Insist on a Retainer
Get your money up front. For example, if you're paid weekly, require two weeks' pay when you start. Then invoice the client at the end of week one for that week's work, with payment presumably received at the end of week two. By the end of week two, the retainer still equates to both the second week of service and the upcoming third week. The pattern then repeats each week. If the client pays promptly, hold onto the retainer and apply it to the final invoices. "Never look at aged receivables," says Drossman. "Work against money already collected."
Give Good Value
Freelance CFOs are always auditioning for future work; any assignment is in effect an on-the-job interview. So a CFO must always work at peak performance, to get more work from the same client as well as referrals. To make clients feel they are getting their money's worth and maybe more, invest some non-billable hours researching information that will help the client or thinking about solutions to the client's needs. It will pay off in future work.
Don't Underestimate Unbillable Hours
Build into your fee structure unbillable time like networking and administrative work, because just running your business will take more time than you think. In addition to his full client load, Drossman spends about 10 to 12 hours per week on networking in order to develop new business. He spends four to eight hours on administrative tasks such as sending out bills and keeping his own books. Solo CFOs also must consider the down time between assignments and build it into their fees while remaining competitive.
Line Up That Next Job
Until you're so successful that you can beat off job offers just for fun, line up future assignments like so many airplanes on a runway. That way you can reduce your downtime between assignments, which should help in pricing yourself competitively. Also, except when working as a full-time, interim CFO, try to work for more than one client at a time. "I build into my practice working with multiple clients simultaneously," says Drossman. "The more diversified the client base, the more diversified the risk."
Adjust Your Attitude
Defining your financial consultancy narrowly — that is, simply providing accounting services — limits your value in the marketplace. Instead, think like your entrepreneur-client, advises Fred Haupt, who has worked as a freelance CFO since 1989. "Put yourself in the entrepreneur's shoes, with the added benefit of your financial background," he says. "Get involved in as many aspects of the business as you can, not just the financial aspects. Finance is the tool but not the end-all."
Hone Your People Skills
Clients often talk in code, and they don't even realize it. Be attuned to their underlying concerns. "A lot of small entrepreneurs are not used to a CFO-level person, a financial person asking about the business," says Haupt. "You really have to listen to know how fast you can move in terms of giving strategic advice." Haupt also recommends that freelance CFOs be careful not to come across as arrogant or condescending toward employees at the client company. Additionally, they should understand the company culture and interpersonal dynamics of the owner or CEO and other senior managers.

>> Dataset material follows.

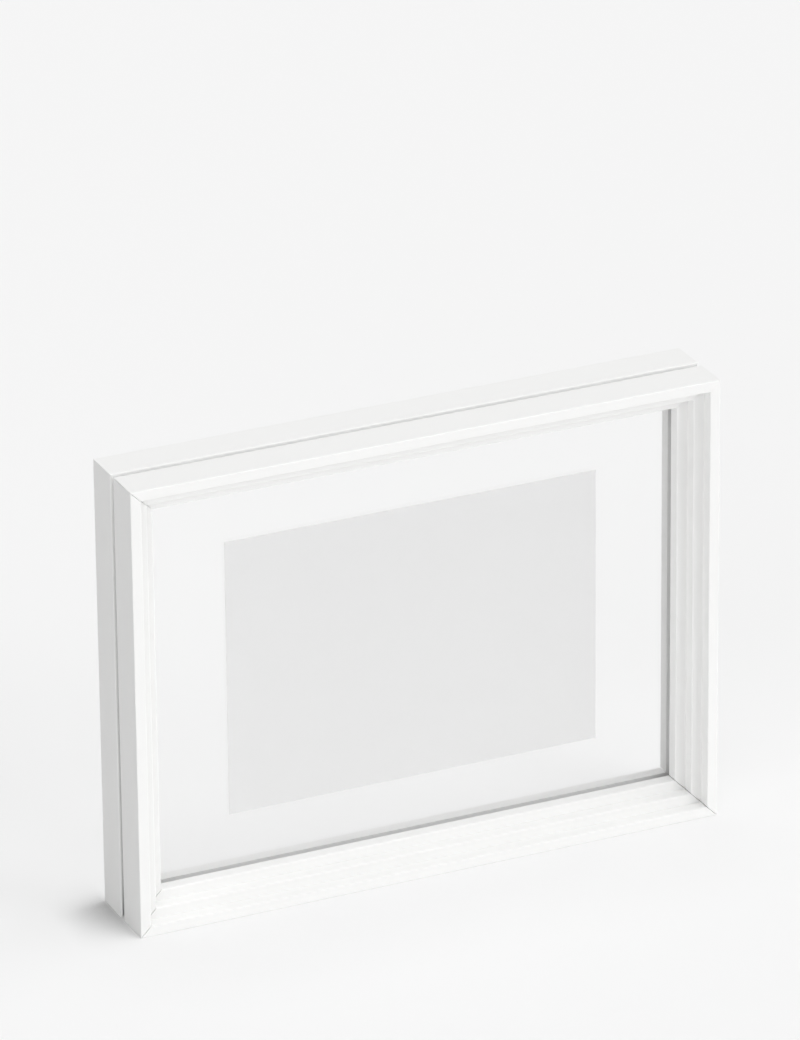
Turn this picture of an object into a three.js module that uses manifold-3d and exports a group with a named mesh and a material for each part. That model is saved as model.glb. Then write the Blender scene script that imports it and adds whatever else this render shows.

A lot of project assignments call on CFOs to help draw up a business plan and then arrange debt financing. So cultivate relationships with bankers and other lenders, especially in the current tight-credit environment, to help your client get the deal done. "Clients very often need somebody who can introduce them to lenders," says Haupt. "You'll be worth much more to a client if you can facilitate financing."
Be Honest with Yourself
Critique your own performance on any given job and ask yourself whether you're really delivering for the client. After a certain amount of time, do you have a genuine grasp of the client's business and issues? "You can never say you've been 100 percent successful," says Haupt. "There's always more to do and more to understand." But despite your best efforts, maybe the relationship is not working out as well as you'd like. Better to make the decision to move on before a client relationship sours.
Get a Real Office
Operating a successful consultancy is not the same thing as bringing work home at night or on weekends. Even if it's a bedroom converted into an office, make sure that you have a place that physically separates your professional life from your personal life. It's not that you'll necessarily meet clients there — you'll most likely meet them at their offices; it's about creating a business environment that will help eliminate the many distractions of working from home. If you create a home office, make sure it's quiet. What will clients think if they hear a barking dog or screaming kids in the background when you're talking to them on the phone?